Nightly street scene in Guanajuato
I also noticed that walking alone as a female traveller
in Guanajuato felt very safe. There were so many
people on the streets and the town had a very friendly
air about it which made me feel very comfortable.
At about 8 pm I arrived back at the Jardín
de la Unión, and was watching the student
minstrels get ready to set off on their evening
walking tour. I then went into one of the side streets
and happened to run into an Estudiantina that was
already in full swing, with a large number of musicians
singing and playing traditional Mexican songs.
The Estudiantina
A large group of high school girls had joined
this group and was singing along to many of the
songs. At different intervals they were dancing
and jumping and having a thoroughly great time.
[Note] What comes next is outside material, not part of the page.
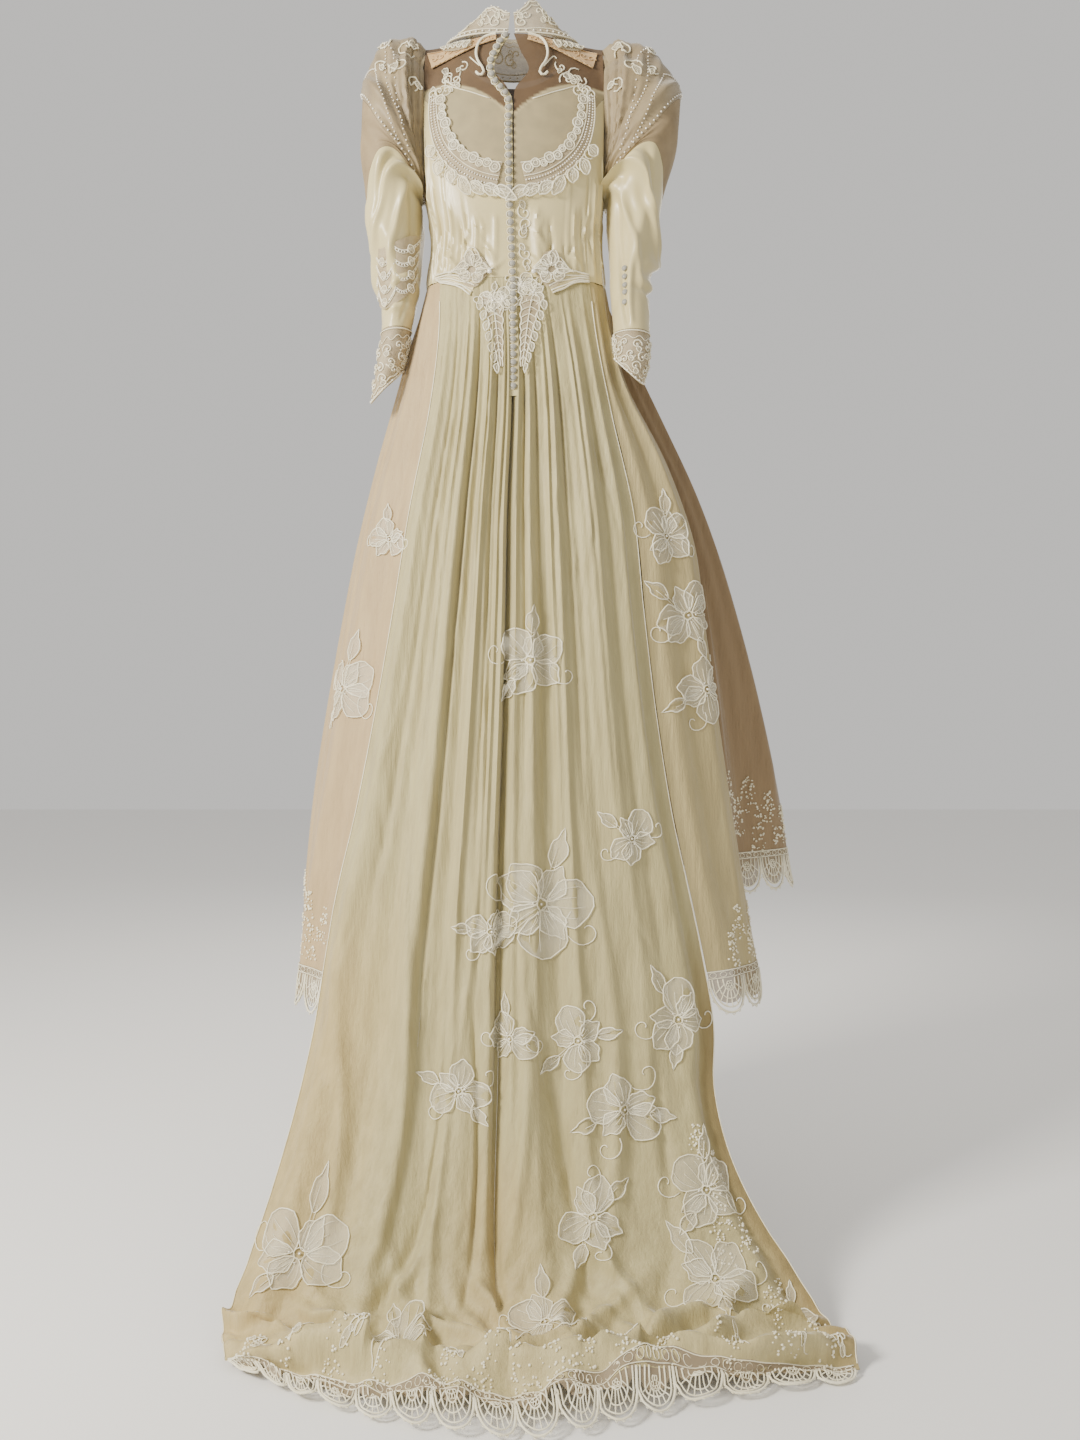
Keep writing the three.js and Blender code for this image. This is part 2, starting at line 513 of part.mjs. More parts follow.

I also talked with an adventurous couple from California
who were on an extended trip throughout Mexico,
taking local buses and sleeping in very simple accommodations,
and all that without any knowledge of Spanish. Their
adventurous spirit was carrying them from place
to place.
The Estudiantina walks through the narrow streets
of Guanajuato
The Estudiantina came to an end about an hour and
a half after it started and the musicians performed
a few more songs for the crowd before disbanding.
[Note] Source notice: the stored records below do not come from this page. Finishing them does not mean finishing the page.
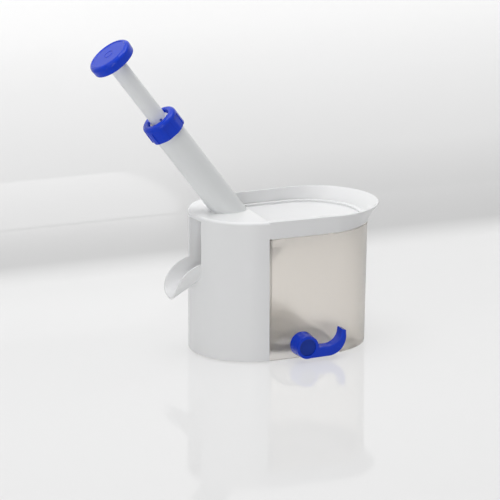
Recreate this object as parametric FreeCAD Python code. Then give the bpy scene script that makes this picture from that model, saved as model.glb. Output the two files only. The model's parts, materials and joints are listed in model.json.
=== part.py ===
# Bench cherry pitter: a stadium-shaped body with a slanted push plunger, an open hopper,
# a see-through stone container, an outlet chute and a suction foot worked by a lever.
# Millimetres. +Z is up, z = 0 is the table, the origin is the middle of the body's footprint.
# +X points to the hopper end, the chute is at -X, the lever is on the -Y side.

import FreeCAD
import Part
import math
import os

# Body. Heights called drop are measured down from the deck, x insets from the chute end.
body_length = 164.8
body_radius = 55.0
body_height = 128.0
foot_gap = 1.4
wall = 2.2
deck_thickness = 2.6
deck_edge_round = 2.4
seam_inset = 51.6
part_gap = 0.35

# Hopper band and rim
band_height = 15.5
rim_overhang = 12.4
rim_side_flare = 2.2
band_bow = 0.36
rim_round = 0.8
tongue_depth = 8.0
tongue_thickness = 2.0
ledge_height = 2.5

# Hopper tray
tray_thickness = 2.0
tray_floor_drop = 24.6
tray_floor_slope = 0.12
tray_channel_radius = 14.5
tray_channel_reach = 7.6
tray_channel_inset = 20.4
pocket_bore = 27.0
pocket_wall = 2.0
pocket_lip = 4.0
pocket_tube_gap = 2.0
pocket_exit_margin = 1.0

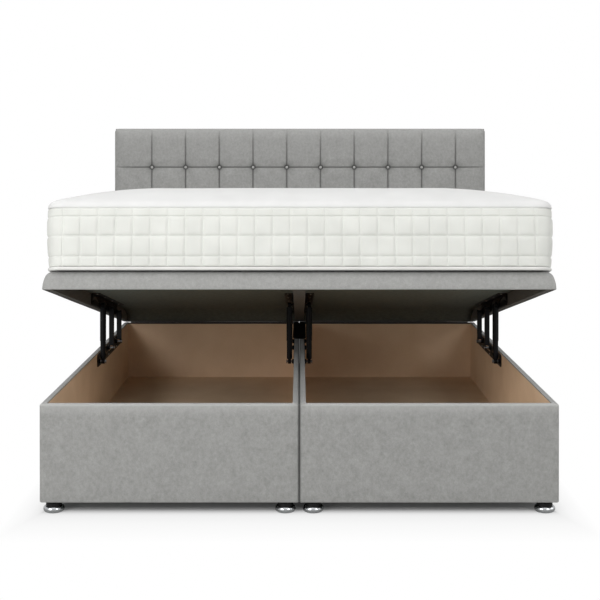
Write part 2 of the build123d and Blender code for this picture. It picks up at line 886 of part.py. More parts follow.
def seam_profile():
    """Section of a sewn seam: two steep flanks and two shallow shoulders."""
    return Polygon(
        (seam_run, -overrun),
        (seam_run, 0),
        (seam_shoulder, seam_shoulder_depth),
        (0, seam_depth),
        (-seam_shoulder, seam_shoulder_depth),
        (-seam_run, 0),
        (-seam_run, -overrun),
        align=None,
    )


def headboard_pad():
    """Padding drawn in along its seams and into a well behind each button."""
    x_range = (-headboard_half, headboard_half)
    pad = block(x_range, (pad_front, board_front), (headboard_bottom, headboard_top))
    pad = fillet(pad.edges().filter_by(Axis.Y), pad_corner_radius)
    front = pad.faces().sort_by(Axis.Y)[0].edges()
    pad = fillet(front, pad_edge_radius)
    upright_plane = Plane(
        origin=(0, pad_front, headboard_bottom - overrun), x_dir=(1, 0, 0), z_dir=(0, 0, 1)
    )
    upright = extrude(upright_plane * seam_profile(), headboard_top - headboard_bottom + 2 * overrun)
    for x in button_xs():
        pad -= Pos(x, 0, 0) * upright
    level_plane = Plane(
        origin=(headboard_half + overrun, pad_front, 0), x_dir=(0, 0, 1), z_dir=(-1, 0, 0)
    )
    level = extrude(level_plane * seam_profile(), headboard_width + 2 * overrun)
    for z in button_zs():
        pad -= Pos(0, 0, z) * level
    well = Cylinder(button_radius + button_well_clearance, 2 * seam_depth)
    for x in button_xs():
        for z in button_zs():
            pad -= Pos(x, pad_front, z) * Rot(90, 0, 0) * well
    return pad


def button():
    """Covered button, domed towards the front, standing on the bottom of its well."""
    back = pad_front + seam_depth
    rim = back - button_height + button_dome
    disc = Cylinder(button_radius, back - rim)
    dome_height = button_dome
    dome = Cone(button_radius, button_radius / 2, dome_height)
    disc = Pos(0, (back + rim) / 2, 0) * Rot(90, 0, 0) * disc
    return disc + Pos(0, rim - dome_height / 2, 0) * Rot(90, 0, 0) * dome


def headboard_buttons():
    """All the covered buttons."""
    shape = button()
    return [Pos(x, 0, z) * shape for x in button_xs() for z in button_zs()]


def headboard_board():
    """Backing board behind the pad."""
    half = headboard_half - board_inset
    z_range = (headboard_bottom + board_inset, headboard_top - board_inset)
    return block((-half, half), (board_front, board_back), z_range)


timber_x_range = (
    strut_timber_place - strut_timber_width / 2,
    strut_timber_place + strut_timber_width / 2,
)


def strut_timbers():
    """Timber struts behind the board, down to the base."""
    z_range = (strut_timber_bottom, strut_timber_top)
    return both_sides(block(timber_x_range, (board_back, timber_back), z_range))


def packers():
    """Blocks that hold the struts off the base."""
    parts = []
    for low in packer_heights:
        z_range = (low, low + packer_height)
        parts += both_sides(block(timber_x_range, (head_face, board_back), z_range))
    return parts


def headboard_bolts():
    """Hexagon heads on washers, one at each packer and two into the board."""
    board_levels = [headboard_bottom + packer_height, strut_timber_top - packer_height]
    levels = [low + packer_height / 2 for low in packer_heights] + board_levels
    washer = Rot(90, 0, 0) * Cylinder(washer_radius, washer_thickness)
    head = Rot(90, 0, 0) * extrude(RegularPolygon(bolt_head_radius, 6), bolt_head_thickness / 2, both=True)
    bolt = Pos(0, timber_back + washer_thickness / 2, 0) * washer
    bolt += Pos(0, timber_back + washer_thickness + bolt_head_thickness / 2, 0) * head
    parts = []
    for z in levels:
        parts += both_sides(Pos(strut_timber_place, 0, z) * bolt)
    return parts


# Every piece by the name of its file

def base_pieces():
    """Pieces of the standing base."""
    right = {
        "outer_side_panel": side_panel(outer_wall_face),
        "inner_side_panel": side_panel(half_inner_edge + cover_thickness),
        "foot_panel": end_panel(foot_face + cover_thickness),
        "head_panel": end_panel(head_wall_face),
        "floor_board": floor_board(),
        "base_cover": base_cover(),
        "dust_cover": dust_cover(),
        "floor_bearers": bearers(),
    }
    pieces = {}
    for name, shape in right.items():
        group = shape if isinstance(shape, list) else [shape]
        pieces["right_" + name] = group
        pieces["left_" + name] = [mirror(solid, about=Plane.YZ) for solid in group]
    pieces["glide_bowls"] = glide_set(glide_bowl())
    pieces["glide_sockets"] = glide_set(glide_socket())
    pieces["link_plates"] = link_plates()
    pieces["base_hinge_leaves"] = at_hinges(base_hinge_leaf())
    pieces["hinge_pins"] = at_hinges(hinge_pin())
    return pieces


def mechanism_pieces():
    """Pieces of the four lifting mechanisms."""
    pieces = {place + "_base_plate": [part] for place, part in four_times(base_plate()).items()}
    for place, part in four_times(bracket()).items():
        pieces[place + "_lid_bracket"] = [opened(part)]
    pieces["bridge_plate"] = [bridge_plate()]
    pieces["pivot_pins"] = []
    for pin in pivot_pins():
        pieces["pivot_pins"] += four_times(pin).values()
    arm_end = bar_x_range[1]
    eye_end = bar_offset + strut_eye_width / 2
    repeated = {
        "strut_cylinders": strut_cylinder(),
        "strut_rods": strut_rod(),
        "strut_top_pins": top_pin(strut_pivot, strut_length, eye_end),
        "middle_arms": arm(middle_arm_pivot, middle_arm_length),
        "middle_arm_pins": top_pin(middle_arm_pivot, middle_arm_length, arm_end),
        "rear_arms": arm(rear_arm_pivot, rear_arm_length),
        "rear_arm_pins": top_pin(rear_arm_pivot, rear_arm_length, arm_end),
    }
    for name, shape in repeated.items():
        pieces[name] = list(four_times(shape).values())
    return pieces


def lid_pieces():
    """Pieces that lift with the lid."""
    envelope = lid_envelope()
    rear_rail_y = frame_y_range[1] - rail_thickness
    closed = {
        "right_lid_side_rail": [side_rail(envelope)],
        "lid_front_rail": [end_rail(frame_y_range[0], envelope)],
        "lid_rear_rail": [end_rail(rear_rail_y, envelope)],
        "lid_centre_rail": [centre_rail()],
        "right_platform_board": [platform(envelope)],
        "lid_lining": [lining()],
        "lid_cover": [lid_cover(envelope)],
        "lid_hinge_leaves": at_hinges(lid_hinge_leaf()),
        "mattress_core": [mattress_core()],
        "mattress_border": [mattress_border()],
        "mattress_top": [mattress_top()],
        "mattress_piping": mattress_piping(),
    }
    closed["left_lid_side_rail"] = [mirror(closed["right_lid_side_rail"][0], about=Plane.YZ)]
    closed["left_platform_board"] = [mirror(closed["right_platform_board"][0], about=Plane.YZ)]
    return {name: [opened(part) for part in parts] for name, parts in closed.items()}


def headboard_pieces():
    """Pieces of the headboard, which stands on the base."""
    return {
        "headboard_pad": [headboard_pad()],
        "headboard_board": [headboard_board()],
        "headboard_buttons": headboard_buttons(),
        "headboard_struts": strut_timbers(),
        "headboard_packers": packers(),
        "headboard_bolts": headboard_bolts(),
    }


def write_piece(name, parts):
    """Write one piece, or one group of like pieces, to its own file."""
    solids = [solid for part in parts for solid in part.solids()]
    shape = solids[0] if len(solids) == 1 else Compound(children=solids)
    shape.label = name
    export_step(shape, "parts/" + name + ".step")


def write_all():
    """Write every piece."""
    os.makedirs("parts", exist_ok=True)
    groups = (base_pieces(), mechanism_pieces(), lid_pieces(), headboard_pieces())
    for group in groups:
        for name, parts in group.items():
            write_piece(name, parts)


write_all()
strut_ratio = closed_swing(strut_pivot, strut_closed_length) / lid_angle
middle_ratio = closed_swing(middle_arm_pivot, middle_arm_length) / lid_angle
rear_ratio = closed_swing(rear_arm_pivot, rear_arm_length) / lid_angle
slide_ratio = (strut_length - strut_closed_length) / lid_angle
places = [(foot_face + station, pivot_z) for station, pivot_z in pivots]
print("hinge", hinge_y, hinge_z, "pivots", places)
print("swings of the closed bars", [degrees(lid_angle * r) for r in (strut_ratio, middle_ratio, rear_ratio)])
print("turns of each bar for one of the lid", strut_ratio, middle_ratio, rear_ratio)
print("slide of the strut for one radian of the lid", slide_ratio)
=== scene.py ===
"""Ottoman bed with its lid held open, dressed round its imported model."""

from __future__ import annotations

import json
import logging
import math
from collections.abc import Callable, Iterable
from dataclasses import dataclass
from enum import Enum

import bmesh
import bpy
from mathutils import Matrix, Vector, noise

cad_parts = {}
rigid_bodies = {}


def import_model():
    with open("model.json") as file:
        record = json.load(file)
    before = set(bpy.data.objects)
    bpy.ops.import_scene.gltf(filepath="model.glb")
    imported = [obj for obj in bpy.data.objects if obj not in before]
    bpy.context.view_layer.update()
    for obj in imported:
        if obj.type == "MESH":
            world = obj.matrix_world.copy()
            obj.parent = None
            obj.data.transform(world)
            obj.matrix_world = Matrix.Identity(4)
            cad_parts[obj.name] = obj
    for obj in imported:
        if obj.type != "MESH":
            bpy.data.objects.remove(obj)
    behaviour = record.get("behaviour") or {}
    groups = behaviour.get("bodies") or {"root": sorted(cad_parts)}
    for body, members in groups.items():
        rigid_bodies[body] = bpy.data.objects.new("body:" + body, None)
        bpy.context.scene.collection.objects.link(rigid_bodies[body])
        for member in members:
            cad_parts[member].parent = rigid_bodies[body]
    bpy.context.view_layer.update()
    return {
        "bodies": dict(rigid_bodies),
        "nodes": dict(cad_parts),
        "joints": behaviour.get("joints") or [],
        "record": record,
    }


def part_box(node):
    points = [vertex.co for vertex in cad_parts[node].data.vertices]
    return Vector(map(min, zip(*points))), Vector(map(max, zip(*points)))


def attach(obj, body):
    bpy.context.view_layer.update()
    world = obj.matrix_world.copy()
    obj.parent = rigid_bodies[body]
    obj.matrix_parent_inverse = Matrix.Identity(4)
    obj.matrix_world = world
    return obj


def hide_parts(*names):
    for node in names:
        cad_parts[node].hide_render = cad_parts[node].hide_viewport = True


log = logging.getLogger("ottoman_bed")

# A node with the name or number of one of its outputs.
Output = tuple[bpy.types.Node, str | int]

MM = 0.001
# Points nearer to each other than this are one point.
SAME = 0.01 * MM
QUARTER = math.pi / 2
# Bands that a wave texture of scale one has in a unit, as used for the knit.
WAVE_BANDS = 3.2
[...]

By this time it was after 9 pm and I wanted to get
back to my hotel. Rather than walking back I felt
like taking public transport, and when I asked the
locals for a bus stop they pointed downwards. The
bus route actually runs underground for long stretches
in Guanajuato’s unique tunnel system.
I took a set of stairs down and arrived in one
of the city’s tunnels and waited with two
other women for the local buses. It felt a bit strange
standing around a bus stop as a solo traveller after
dark, but I took my cue from the local women who
felt completely safe and comfortable waiting underground
at a lonesome bus stop.
Music is a big part of Guanajuato
When the bus arrived I hopped on board and filmed
the entire journey through Guanajuato’s tunnels,
fascinated by these underground structures that
snake through the bowels of the city. The bus ride
back to the Quinta Las Acacias was very inexpensive
– about 4 pesos (less than 50 Cents). People
on the bus were very friendly and a local boy was
clearly fascinated by me talking English into my
camera while I recorded the entire bus trip.
I finally arrived back at my hotel and was absolutely
exhausted. After checking my email on the high-speed
wireless Internet connection and after a bit of
satellite television I fell soundly asleep. I needed
the rest, because the next morning an adventure
of a completely different kind would start: a biking
tour in the mountains of Guanajuato!